Abstract

• The laser- arc hybrid additive manufacturing (LAHAM) in Mg-Gr-Y-Zr alloy was proposed for the first time. • The influence mechanism of laser on the microstructure and mechanical properties of Mg-Gr-Y-Zr alloys was revealed. • Based on the numerical simulation, the intervational mechanism of laser on the temperature characteristics and molten pool flow characteristics during the molding process of Mg-Gr-Y-Zr alloys was revealed. In order to address the urgent demand for lightweight components in the aerospace, a laser-arc hybrid additive manufacturing (LAHAM) is innovatively applied to the Mg-Gd-Y-Zr alloy in this study.
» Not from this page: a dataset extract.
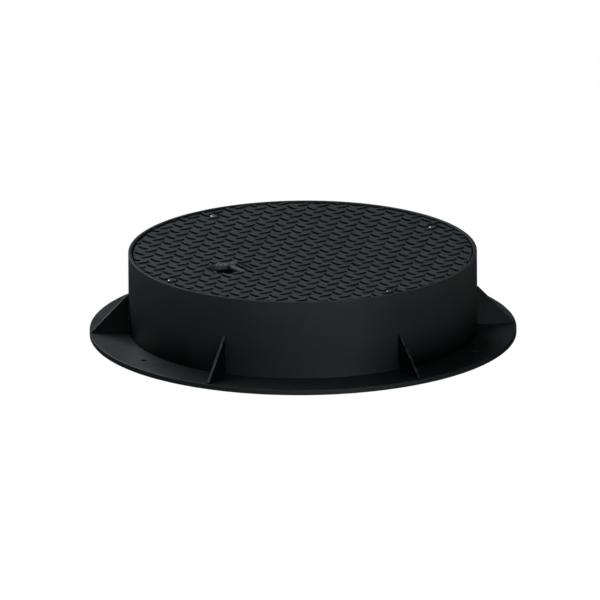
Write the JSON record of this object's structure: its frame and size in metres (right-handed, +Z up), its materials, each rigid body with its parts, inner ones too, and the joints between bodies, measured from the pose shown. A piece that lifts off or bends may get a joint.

The results show that compared with wire arc additive manufacturing (WAAM), the grain size and texture strength of LAHAM were reduced by about 26% and 27% respectively. The β phase at grain boundaries are effectively mitigated. In LAHAM, the nanoscale β phase (Mg 24 (Gd,Y) 5 + Mg 5 (Gd,Y)) and β 1 phase (Mg 3 (Gd,Y)) were uniformly distributed in the grain boundary. There were only nanoscale β phase distributed around the enriched second phase in WAAM. The size and type of nanoparticles directly affect the mechanical properties of alloys. The tensile strength and yield strength of WAAM specimen were about 228 MPa, 152 MPa. Compared with WAAM, the tensile strength and yield strength of LAHAM were increased by about 12% and 15%, reaching 254 MPa and 175 MPa. The contribution of precipitation strengthening is about 42%. This study provides a new perspective for the systematic application and fabrication of Mg-Gd-Y-Zr alloy.